Traveling sustainably to the Galápagos Islands has never been easier, or more important.
One of the most beloved tourist destinations in the world, the Galápagos Islands emerged out of covid like much of the rest of the globe. But protectors of the islands made famous by Charles Darwin’s theory on natural selection are now emphasizing another sort of evolutionary theory: ousting unsustainable travel habits. In an effort to protect the fragile biodiverse region, the Galápagos is putting an emphasis on tourists to travel sustainably.
Last year, actor Leonardo DiCaprio announced a $43 million contribution to the islands — an effort in partnership with his organization Re:wild to increase conservation and protection for the popular tourist destination. As part of the campaign, the Oscar winner lent his social media accounts to the cause, inviting a wildlife veterinarian and island restoration expert to educate his followers on the importance of the Galápagos.
Why are the Galápagos Islands important?
Crowned the world’s first UNESCO-designated World Heritage Site in 1979, the Galápagos island chain is most notable for being the backdrop to naturalist Charles Darwin’s theory on evolution. The exclusive nature of the islands has kept many of its native species in a state of homeostasis — mostly unchanged since prehistoric times. Evolutionary adaptations have not been necessary because the Galápagos Islands are a biological bubble.
These islands, six hundred miles off of Ecuador’s coast, are home to animals and plants found nowhere else on the planet including the Galápagos penguin, Darwin’s finches, fur seals, marine iguanas, the giant tortoise, flightless cormorants, and lava lizards.
Covid brought a boon to a number of ecosystems across the globe, and the Galápagos’ wild animal populations boomed too — for some species, it brought the biggest population increases in 40 years. Both the Galápagos penguins and flightless cormorants saw population spikes as the throngs of tourists subsided. Penguin populations spiked 34 percent and the cormorants saw a 16 percent increase.

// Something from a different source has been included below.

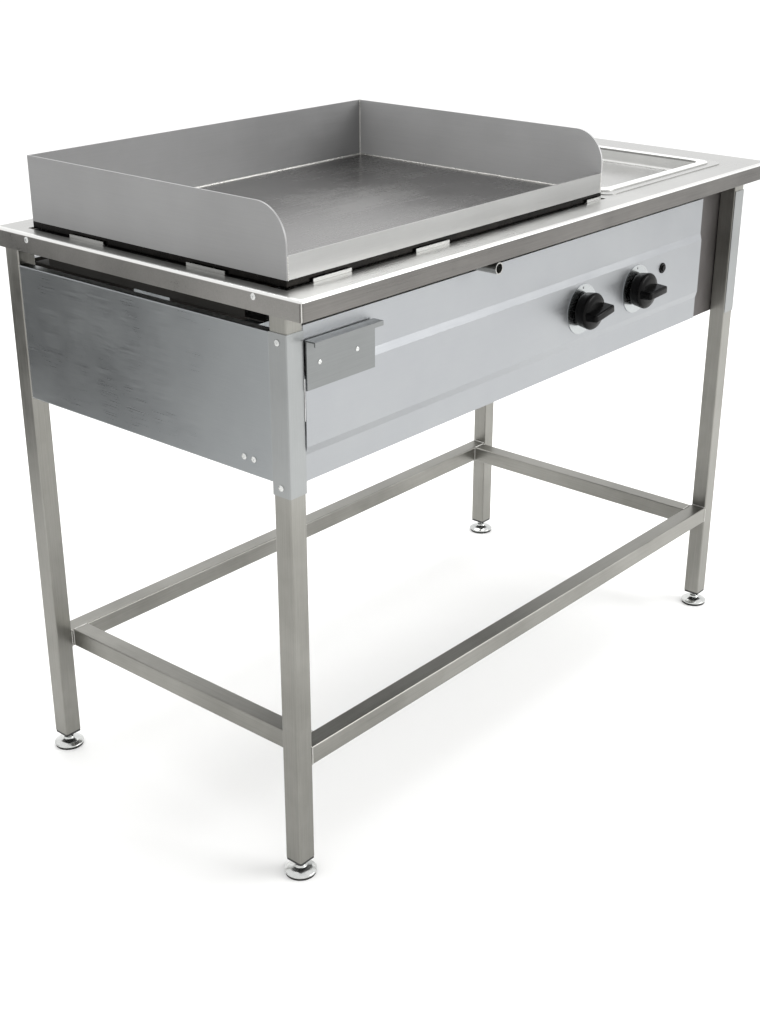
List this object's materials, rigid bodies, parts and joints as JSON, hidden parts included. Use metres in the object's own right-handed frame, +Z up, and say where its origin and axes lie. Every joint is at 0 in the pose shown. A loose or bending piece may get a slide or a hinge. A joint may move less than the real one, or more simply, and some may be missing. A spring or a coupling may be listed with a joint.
{
  "type": "flat top griddle",
  "caption": "Free-standing gas flat top griddle on an open tube stand, with splash walls on the plate, a side tray, two gas knobs, an igniter button and a grease spout.",
  "frame": {"origin": "on the floor under the middle of the whole object: halfway between its left and right sides and halfway between its knobs and its gas inlet", "axes": "+X to the user's right, +Y to the rear, +Z up; the knobs and the spout face -Y"},
  "size_m": [1.2044, 0.6392, 0.983],
  "materials": {
    "brass": "machined brass",
    "brushed_tube": "square stainless tube, brushed along its length",
    "burner_steel": "heat tinted stainless tube",
    "button_plastic": "black button",
    "ceramic": "white glazed ceramic",
    "copper_tube": "thin copper gas tube",
    "fastener": "bright zinc plated screws",
    "foot_rubber": "black rubber disc",
    "front_sheet": "pale matt stainless front sheet",
    "galvanised": "zinc coated folded sheet",
    "gas_pipe": "steel gas pipe",
    "index_foil": "satin index disc",
    "knob_plastic": "glossy black phenolic",
    "lead_jacket": "silicone insulated lead",
    "lug_steel": "stainless lugs",
    "panel_sheet": "brushed stainless side sheet",
    "plate_steel": "ground carbon steel cooking surface",
    "plug_plastic": "black moulded polyamide",
    "recess_sheet": "dark brushed sheet in shade",
    "tray_steel": "polished stainless pan",
    "wall_sheet": "ground stainless splash walls",
    "worktop_sheet": "brushed stainless sheet with a satin polish",
    "zinc_foot": "bright zinc plated steel"
  },
  "bodies": {
    "stand": {"burner_brackets": "galvanised", "burner_left": "burner_steel", "burner_right": "burner_steel", "corner_cover_left": "front_sheet", "corner_cover_right": "front_sheet", "cross_channels": "galvanised", "drain_spout": "worktop_sheet", "electrode": "ceramic", "front_panel": "front_sheet", "gas_manifold": "gas_pipe", "gas_tap_left": "brass", "gas_tap_right": "brass", "griddle_front_lip": "wall_sheet", "griddle_plate": "plate_steel", "griddle_wall_left": "wall_sheet", "griddle_wall_rear": "wall_sheet", "griddle_wall_right": "wall_sheet", "hook_bracket": "worktop_sheet", "hook_rivets": "fastener", "igniter_body": "plug_plastic", "ignition_lead": "lead_jacket", "index_plates": "index_foil", "injectors": "brass", "leg_front_left": "brushed_tube", "leg_front_right": "brushed_tube", "leg_plugs": "plug_plastic", "leg_rear_left": "brushed_tube", "leg_rear_right": "brushed_tube", "lower_rail_front": "brushed_tube", "lower_rail_left": "brushed_tube", "lower_rail_rear": "brushed_tube", "lower_rail_right": "brushed_tube", "plate_lugs": "lug_steel", "rear_panel": "panel_sheet", "recess_panel": "recess_sheet", "screws": "fastener", "side_panel_left": "panel_sheet", "side_panel_right": "panel_sheet", "stiffener_left": "worktop_sheet", "stiffener_middle": "worktop_sheet", "supply_pipes": "copper_tube", "upper_rail_front": "brushed_tube", "upper_rail_rear": "brushed_tube", "worktop": "worktop_sheet"},
    "levelling_foot_front_left": {"foot_front_left": "zinc_foot", "foot_pad_front_left": "foot_rubber"},
    "levelling_foot_front_right": {"foot_front_right": "zinc_foot", "foot_pad_front_right": "foot_rubber"},
    "levelling_foot_rear_left": {"foot_rear_left": "zinc_foot", "foot_pad_rear_left": "foot_rubber"},
    "levelling_foot_rear_right": {"foot_rear_right": "zinc_foot", "foot_pad_rear_right": "foot_rubber"},
    "tray": {"side_tray": "tray_steel"},
    "tap_plug_left": {"tap_plug_left": "brass"},
    "control_left": {"knob_left": "knob_plastic", "spindle_left": "fastener"},
    "tap_plug_right": {"tap_plug_right": "brass"},
    "control_right": {"knob_right": "knob_plastic", "spindle_right": "fastener"},
    "igniter_button": {"igniter_button": "button_plastic"}
  },
  "joints": [
    {"name": "level_front_left", "type": "slide", "parent": "stand", "child": "levelling_foot_front_left", "axis": [0, 0, -1], "range_m": [0, 0.02]},
    {"name": "level_front_right", "type": "slide", "parent": "stand", "child": "levelling_foot_front_right", "axis": [0, 0, -1], "range_m": [0, 0.02]},
    {"name": "level_rear_left", "type": "slide", "parent": "stand", "child": "levelling_foot_rear_left", "axis": [0, 0, -1], "range_m": [0, 0.02]},
    {"name": "level_rear_right", "type": "slide", "parent": "stand", "child": "levelling_foot_rear_right", "axis": [0, 0, -1], "range_m": [0, 0.02]},
    {"name": "tray_lift", "type": "slide", "parent": "stand", "child": "tray", "axis": [0, 0, 1], "range_m": [0, 0.06]},
    {"name": "knob_left_turn", "type": "hinge", "parent": "stand", "child": "tap_plug_left", "pos_m": [0.074, -0.26945, 0.718], "axis": [0, -1, 0], "range_deg": [0, 210]},
    {"name": "knob_left_push", "type": "slide", "parent": "tap_plug_left", "child": "control_left", "axis": [0, 1, 0], "range_m": [0, 0.003], "stiffness_N_per_m": 600, "springref_m": -0.004},
    {"name": "knob_right_turn", "type": "hinge", "parent": "stand", "child": "tap_plug_right", "pos_m": [0.234, -0.26945, 0.718], "axis": [0, -1, 0], "range_deg": [0, 210]},
    {"name": "knob_right_push", "type": "slide", "parent": "tap_plug_right", "child": "control_right", "axis": [0, 1, 0], "range_m": [0, 0.003], "stiffness_N_per_m": 600, "springref_m": -0.004},
    {"name": "igniter_push", "type": "slide", "parent": "stand", "child": "igniter_button", "axis": [0, 1, 0], "range_m": [0, 0.0035], "stiffness_N_per_m": 800, "springref_m": -0.002}
  ]
}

“Lockdown and the coronavirus pandemic have had a paradoxical impact on the Galápagos; native animal species have thrived as a result of limited disturbances but the halt in tourism has had a devastating impact on local businesses, with many struggling to stay afloat,” Michael Eiseman, co-founder of Touring Galápagos told Travel Pulse. “That’s why it’s important that we get tourists back to exploring the area as soon as possible, but in a way that is both sustainable and educates them about the fragility of the habitats.”
Tourism is big business for the Galápagos. It makes up about 85 percent of the local economy. Covid cost the archipelago more than $850 million in tourism losses between March 2020 and March 2021.
Between 2007 and 2016, tourists visiting the islands increased by 39 percent, according to the Galápagos Tourism Observatory.
Tourism to the islands was long done primarily by cruise ships. And even though cruises are one of the least sustainable ways to travel, the industry was well regulated in the Islands. It was only once land-based tourism increased that the islands began to feel the impact of hundreds of thousands of visitors to the region every year.
Last year, Hilton announced it was bringing the first points hotel to the islands. It’s taken a sustainable and conservation focus to the region through the launch.
Traveling the Galápagos Sustainably
The $43 million from DiCaprio will fund restoration efforts including the Floreana Island, home to 54 threatened species. It will also help to reintroduce 13 locally extinct species, including the Floreana mockingbird. This is the first mockingbird Darwin documented. The partnership will also address ocean pollution and work to protect threatened marine resources.
Ninety-seven percent of the land area in the Galápagos is classified as a national park. Paula A Castaño, an environmentalist to who DiCaprio handed over his Twitter account to said conservations are not trying to “remove” humans from the picture. “We are trying to all work together to rewild these ecosystems and support the community as well. They want to be able to continue to thrive together with nature.”
Now, as tourism ramps up after an 18-month hiatus, experts are urging visitors to take extra precautions to visit the region in the most sustainable way possible. This includes finding sustainable travel providers, and accommodations, and supporting local buying and eating habits while visiting the area.
Both the Galápagos National Park Directorate and the Ecuadorian Ministry of Tourism require tour providers to make their businesses as environmentally friendly as possible. This includes efforts to conserve water and energy, recycle and treat all waste material, source locally whenever possible, and employ locals paid fair, liveable wages.
Sustainable travel partners to the Galápagos include Celebrity Cruises, Silversea, the International Nature & Cultural Adventures, Go Galápagos, and Mountain Travel Sobek.